Your goal> Write out the lines from the line containing "in imported if" through the final line of the listing below, exactly, omitting every other line.

Collected data>
::::::::::

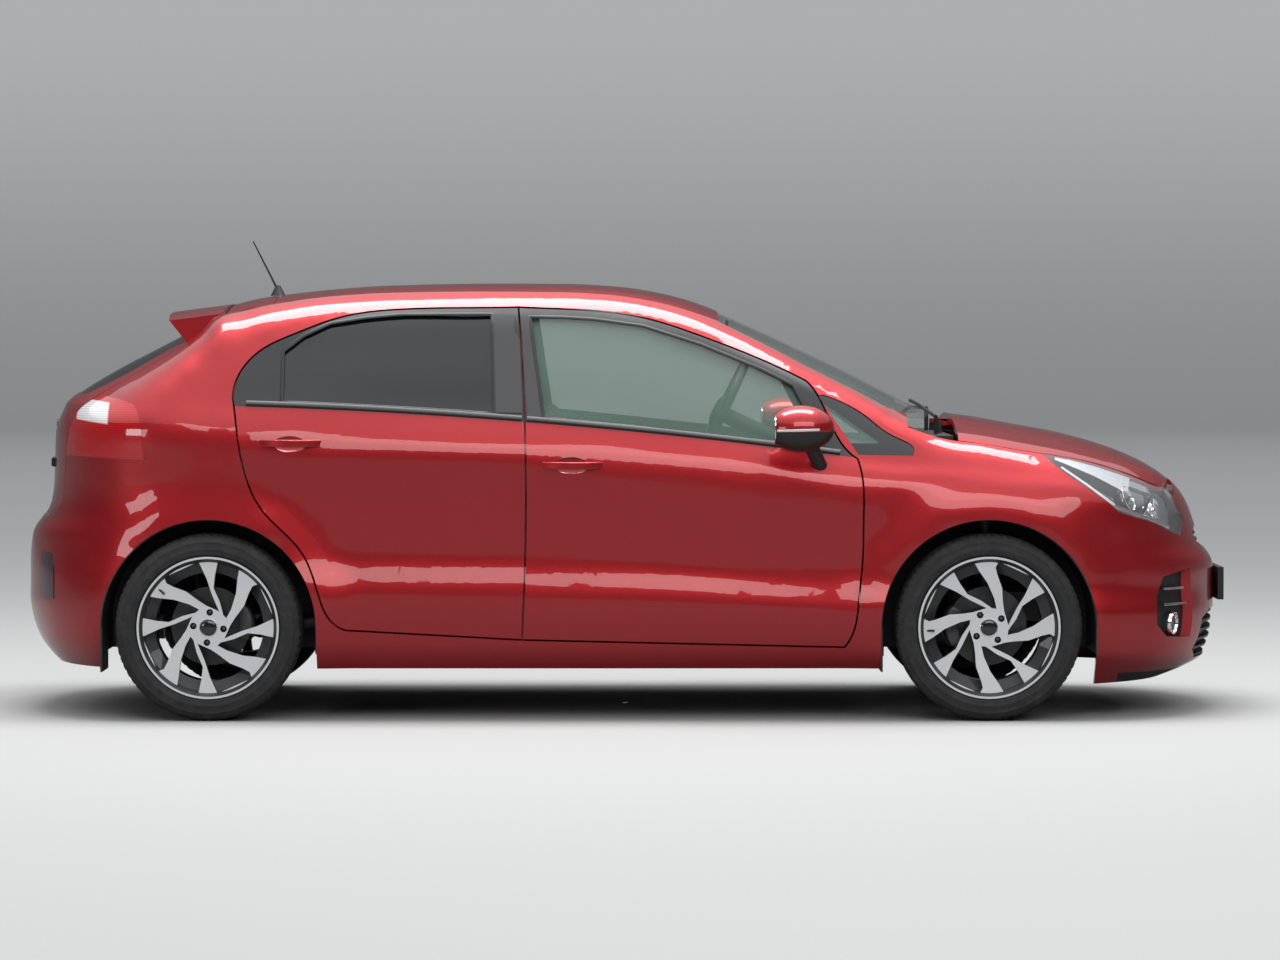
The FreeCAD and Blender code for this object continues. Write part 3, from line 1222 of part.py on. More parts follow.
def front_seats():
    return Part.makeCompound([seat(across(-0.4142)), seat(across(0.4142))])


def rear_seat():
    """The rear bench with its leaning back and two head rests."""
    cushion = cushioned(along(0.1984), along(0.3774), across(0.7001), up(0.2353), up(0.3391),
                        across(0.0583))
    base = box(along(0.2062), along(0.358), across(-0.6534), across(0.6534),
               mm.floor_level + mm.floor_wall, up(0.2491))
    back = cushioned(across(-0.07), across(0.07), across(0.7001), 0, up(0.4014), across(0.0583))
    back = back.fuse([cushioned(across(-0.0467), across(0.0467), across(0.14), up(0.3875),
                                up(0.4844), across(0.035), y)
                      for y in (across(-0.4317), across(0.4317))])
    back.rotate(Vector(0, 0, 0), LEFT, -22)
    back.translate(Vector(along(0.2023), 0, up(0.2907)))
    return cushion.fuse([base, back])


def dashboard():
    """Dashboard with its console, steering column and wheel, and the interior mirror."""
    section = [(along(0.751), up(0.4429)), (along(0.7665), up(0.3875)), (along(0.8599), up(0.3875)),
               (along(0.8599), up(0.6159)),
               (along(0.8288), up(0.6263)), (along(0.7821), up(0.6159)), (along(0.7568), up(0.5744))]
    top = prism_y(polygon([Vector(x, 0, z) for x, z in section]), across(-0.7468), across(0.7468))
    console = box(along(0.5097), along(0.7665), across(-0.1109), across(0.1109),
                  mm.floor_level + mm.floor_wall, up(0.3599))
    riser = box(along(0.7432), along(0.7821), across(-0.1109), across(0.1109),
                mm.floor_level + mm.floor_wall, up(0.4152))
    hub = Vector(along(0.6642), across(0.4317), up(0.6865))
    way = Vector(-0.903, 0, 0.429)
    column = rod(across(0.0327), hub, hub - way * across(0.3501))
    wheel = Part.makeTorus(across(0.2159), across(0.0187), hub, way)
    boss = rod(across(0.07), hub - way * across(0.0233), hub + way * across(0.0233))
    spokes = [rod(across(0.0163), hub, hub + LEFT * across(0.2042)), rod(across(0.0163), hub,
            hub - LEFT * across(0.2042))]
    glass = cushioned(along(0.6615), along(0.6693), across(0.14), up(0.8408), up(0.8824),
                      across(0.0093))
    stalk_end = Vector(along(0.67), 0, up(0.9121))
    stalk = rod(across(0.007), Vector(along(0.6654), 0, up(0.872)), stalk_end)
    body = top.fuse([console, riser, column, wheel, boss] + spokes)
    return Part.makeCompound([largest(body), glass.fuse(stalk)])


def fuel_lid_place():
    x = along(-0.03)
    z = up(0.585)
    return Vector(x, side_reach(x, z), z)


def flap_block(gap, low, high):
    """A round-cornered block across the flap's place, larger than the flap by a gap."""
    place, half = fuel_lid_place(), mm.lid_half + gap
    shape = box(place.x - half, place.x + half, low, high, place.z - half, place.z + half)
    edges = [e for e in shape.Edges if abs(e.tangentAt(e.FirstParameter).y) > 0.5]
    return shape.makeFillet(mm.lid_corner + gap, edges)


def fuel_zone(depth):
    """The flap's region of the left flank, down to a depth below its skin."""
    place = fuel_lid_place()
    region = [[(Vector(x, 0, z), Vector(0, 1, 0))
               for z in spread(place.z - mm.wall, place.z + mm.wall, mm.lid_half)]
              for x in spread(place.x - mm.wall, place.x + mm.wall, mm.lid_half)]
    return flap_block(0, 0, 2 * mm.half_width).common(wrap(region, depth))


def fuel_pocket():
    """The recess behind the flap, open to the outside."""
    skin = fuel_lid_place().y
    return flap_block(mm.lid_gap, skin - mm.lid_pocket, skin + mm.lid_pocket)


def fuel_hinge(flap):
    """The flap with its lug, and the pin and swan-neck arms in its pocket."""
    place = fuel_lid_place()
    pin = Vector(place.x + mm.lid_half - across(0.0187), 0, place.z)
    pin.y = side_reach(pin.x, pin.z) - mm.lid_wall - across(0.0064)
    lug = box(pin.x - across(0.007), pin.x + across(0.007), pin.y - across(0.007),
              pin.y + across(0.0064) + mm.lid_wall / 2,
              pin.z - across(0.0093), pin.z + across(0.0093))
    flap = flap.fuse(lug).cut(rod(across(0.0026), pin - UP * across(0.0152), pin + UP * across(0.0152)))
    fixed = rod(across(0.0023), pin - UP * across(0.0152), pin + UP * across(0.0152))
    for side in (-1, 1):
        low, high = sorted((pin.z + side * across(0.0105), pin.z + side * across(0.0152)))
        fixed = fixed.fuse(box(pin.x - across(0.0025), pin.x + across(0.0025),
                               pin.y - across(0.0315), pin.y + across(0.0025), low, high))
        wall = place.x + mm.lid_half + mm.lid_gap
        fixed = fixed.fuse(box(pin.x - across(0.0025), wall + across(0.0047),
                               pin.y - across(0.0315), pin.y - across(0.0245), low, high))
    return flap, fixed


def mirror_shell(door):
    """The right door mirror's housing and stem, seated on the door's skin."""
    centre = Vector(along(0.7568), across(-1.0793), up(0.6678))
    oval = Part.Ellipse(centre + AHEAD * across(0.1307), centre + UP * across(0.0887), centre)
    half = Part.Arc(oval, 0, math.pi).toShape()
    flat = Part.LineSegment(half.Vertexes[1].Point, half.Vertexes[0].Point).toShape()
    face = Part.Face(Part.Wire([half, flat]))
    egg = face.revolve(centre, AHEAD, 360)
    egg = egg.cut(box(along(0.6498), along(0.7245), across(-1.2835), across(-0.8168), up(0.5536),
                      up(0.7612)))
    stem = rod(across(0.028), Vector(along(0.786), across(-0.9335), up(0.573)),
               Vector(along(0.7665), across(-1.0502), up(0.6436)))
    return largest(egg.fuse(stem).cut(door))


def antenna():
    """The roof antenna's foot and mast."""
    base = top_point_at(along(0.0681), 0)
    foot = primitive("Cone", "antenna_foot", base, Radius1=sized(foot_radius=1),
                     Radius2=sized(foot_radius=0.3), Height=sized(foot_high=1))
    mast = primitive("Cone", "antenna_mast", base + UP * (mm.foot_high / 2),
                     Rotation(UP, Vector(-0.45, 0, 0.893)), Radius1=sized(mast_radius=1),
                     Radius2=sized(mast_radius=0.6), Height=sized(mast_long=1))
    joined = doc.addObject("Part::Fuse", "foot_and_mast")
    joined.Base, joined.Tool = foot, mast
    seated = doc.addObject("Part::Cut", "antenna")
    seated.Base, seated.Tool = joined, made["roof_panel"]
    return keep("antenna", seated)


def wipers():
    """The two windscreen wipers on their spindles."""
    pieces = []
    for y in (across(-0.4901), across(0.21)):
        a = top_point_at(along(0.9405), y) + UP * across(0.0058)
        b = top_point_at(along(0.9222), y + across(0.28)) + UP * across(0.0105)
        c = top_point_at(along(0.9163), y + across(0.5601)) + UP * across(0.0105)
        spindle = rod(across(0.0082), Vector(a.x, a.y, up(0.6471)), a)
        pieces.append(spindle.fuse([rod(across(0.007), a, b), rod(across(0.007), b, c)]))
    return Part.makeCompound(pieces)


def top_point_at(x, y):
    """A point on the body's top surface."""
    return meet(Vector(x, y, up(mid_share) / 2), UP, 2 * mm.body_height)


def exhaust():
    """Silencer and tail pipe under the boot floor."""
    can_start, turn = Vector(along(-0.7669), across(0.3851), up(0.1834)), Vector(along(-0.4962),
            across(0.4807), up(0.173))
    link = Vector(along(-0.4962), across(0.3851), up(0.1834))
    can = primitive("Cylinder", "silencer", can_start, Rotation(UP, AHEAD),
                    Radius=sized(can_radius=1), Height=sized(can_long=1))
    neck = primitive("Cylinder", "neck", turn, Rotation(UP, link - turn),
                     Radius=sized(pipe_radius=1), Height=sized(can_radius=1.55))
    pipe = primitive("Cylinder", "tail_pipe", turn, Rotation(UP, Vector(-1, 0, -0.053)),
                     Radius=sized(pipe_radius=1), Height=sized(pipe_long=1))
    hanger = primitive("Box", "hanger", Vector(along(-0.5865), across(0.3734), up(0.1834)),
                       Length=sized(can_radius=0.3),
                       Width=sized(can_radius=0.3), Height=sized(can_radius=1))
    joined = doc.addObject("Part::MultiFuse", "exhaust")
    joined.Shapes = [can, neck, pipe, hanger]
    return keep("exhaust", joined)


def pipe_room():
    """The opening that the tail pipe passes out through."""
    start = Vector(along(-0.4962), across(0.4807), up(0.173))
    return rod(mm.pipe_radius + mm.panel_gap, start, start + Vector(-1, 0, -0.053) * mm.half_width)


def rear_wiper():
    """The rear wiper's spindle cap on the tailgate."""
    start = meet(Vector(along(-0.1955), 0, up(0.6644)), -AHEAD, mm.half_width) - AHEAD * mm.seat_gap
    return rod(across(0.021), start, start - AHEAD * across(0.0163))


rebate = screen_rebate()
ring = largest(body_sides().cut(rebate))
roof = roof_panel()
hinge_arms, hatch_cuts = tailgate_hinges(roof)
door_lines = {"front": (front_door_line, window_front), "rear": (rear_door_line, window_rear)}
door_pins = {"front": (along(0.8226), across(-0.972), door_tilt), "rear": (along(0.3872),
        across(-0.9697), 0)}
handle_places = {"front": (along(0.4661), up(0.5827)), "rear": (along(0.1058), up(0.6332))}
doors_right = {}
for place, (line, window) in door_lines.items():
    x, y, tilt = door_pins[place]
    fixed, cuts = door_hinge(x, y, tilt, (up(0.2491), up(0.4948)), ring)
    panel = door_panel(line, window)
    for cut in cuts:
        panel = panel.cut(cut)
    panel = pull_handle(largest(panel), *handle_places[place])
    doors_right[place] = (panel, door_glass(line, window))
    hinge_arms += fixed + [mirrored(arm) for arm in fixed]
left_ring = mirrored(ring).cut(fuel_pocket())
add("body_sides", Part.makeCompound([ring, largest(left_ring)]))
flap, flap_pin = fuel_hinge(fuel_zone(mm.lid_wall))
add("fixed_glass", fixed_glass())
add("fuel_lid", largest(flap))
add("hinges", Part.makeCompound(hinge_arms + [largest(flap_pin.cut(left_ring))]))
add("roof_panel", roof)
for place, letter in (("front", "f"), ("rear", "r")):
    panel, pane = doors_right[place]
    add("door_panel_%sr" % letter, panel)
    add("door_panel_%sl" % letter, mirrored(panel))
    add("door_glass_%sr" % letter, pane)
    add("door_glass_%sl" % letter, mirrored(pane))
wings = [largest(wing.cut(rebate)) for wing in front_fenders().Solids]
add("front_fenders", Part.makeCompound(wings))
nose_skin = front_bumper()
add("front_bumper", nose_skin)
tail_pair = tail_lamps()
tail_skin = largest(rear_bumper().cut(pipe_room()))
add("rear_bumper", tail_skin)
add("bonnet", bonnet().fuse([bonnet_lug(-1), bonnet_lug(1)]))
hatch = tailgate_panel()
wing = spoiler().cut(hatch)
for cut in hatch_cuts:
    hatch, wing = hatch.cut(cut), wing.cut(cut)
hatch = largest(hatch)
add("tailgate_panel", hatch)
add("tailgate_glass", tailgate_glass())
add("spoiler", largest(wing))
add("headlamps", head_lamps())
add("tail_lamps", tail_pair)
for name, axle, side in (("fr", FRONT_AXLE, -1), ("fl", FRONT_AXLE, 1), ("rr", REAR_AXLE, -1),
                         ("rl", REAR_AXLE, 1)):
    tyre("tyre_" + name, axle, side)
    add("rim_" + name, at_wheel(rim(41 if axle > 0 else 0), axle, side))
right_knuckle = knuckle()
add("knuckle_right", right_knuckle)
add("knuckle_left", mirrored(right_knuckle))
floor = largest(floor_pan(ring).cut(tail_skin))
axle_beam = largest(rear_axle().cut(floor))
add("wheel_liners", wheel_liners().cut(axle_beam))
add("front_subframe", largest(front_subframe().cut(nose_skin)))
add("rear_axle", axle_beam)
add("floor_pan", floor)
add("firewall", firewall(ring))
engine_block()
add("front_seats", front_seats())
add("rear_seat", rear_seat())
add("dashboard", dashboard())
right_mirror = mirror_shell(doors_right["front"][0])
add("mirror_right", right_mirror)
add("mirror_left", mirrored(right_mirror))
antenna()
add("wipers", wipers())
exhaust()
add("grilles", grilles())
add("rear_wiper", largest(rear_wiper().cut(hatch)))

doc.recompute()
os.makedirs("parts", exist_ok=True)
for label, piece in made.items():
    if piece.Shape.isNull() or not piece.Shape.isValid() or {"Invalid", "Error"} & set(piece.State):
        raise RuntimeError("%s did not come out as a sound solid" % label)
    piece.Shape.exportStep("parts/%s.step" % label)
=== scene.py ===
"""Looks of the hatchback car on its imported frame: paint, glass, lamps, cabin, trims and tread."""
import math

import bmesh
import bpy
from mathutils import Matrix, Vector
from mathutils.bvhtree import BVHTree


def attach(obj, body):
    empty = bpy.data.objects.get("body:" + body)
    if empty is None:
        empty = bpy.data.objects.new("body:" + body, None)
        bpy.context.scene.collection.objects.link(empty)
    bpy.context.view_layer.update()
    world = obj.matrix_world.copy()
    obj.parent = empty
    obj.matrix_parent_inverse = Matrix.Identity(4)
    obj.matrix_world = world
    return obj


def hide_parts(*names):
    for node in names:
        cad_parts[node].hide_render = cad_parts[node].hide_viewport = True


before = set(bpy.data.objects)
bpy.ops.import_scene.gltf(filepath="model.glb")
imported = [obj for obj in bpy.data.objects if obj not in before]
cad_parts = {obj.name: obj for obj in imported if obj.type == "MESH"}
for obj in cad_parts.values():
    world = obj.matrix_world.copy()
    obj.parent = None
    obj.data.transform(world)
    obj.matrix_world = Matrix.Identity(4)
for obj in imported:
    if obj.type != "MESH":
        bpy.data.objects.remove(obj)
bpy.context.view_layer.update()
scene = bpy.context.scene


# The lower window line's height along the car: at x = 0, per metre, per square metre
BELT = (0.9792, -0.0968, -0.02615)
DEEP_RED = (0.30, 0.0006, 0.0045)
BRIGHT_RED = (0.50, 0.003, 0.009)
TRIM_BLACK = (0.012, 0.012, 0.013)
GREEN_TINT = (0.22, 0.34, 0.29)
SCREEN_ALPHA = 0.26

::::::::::

The result>
cad_parts = {obj.name: obj for obj in imported if obj.type == "MESH"}
for obj in cad_parts.values():
    world = obj.matrix_world.copy()
    obj.parent = None
    obj.data.transform(world)
    obj.matrix_world = Matrix.Identity(4)
for obj in imported:
    if obj.type != "MESH":
        bpy.data.objects.remove(obj)
bpy.context.view_layer.update()
scene = bpy.context.scene


# The lower window line's height along the car: at x = 0, per metre, per square metre
BELT = (0.9792, -0.0968, -0.02615)
DEEP_RED = (0.30, 0.0006, 0.0045)
BRIGHT_RED = (0.50, 0.003, 0.009)
TRIM_BLACK = (0.012, 0.012, 0.013)
GREEN_TINT = (0.22, 0.34, 0.29)
SCREEN_ALPHA = 0.26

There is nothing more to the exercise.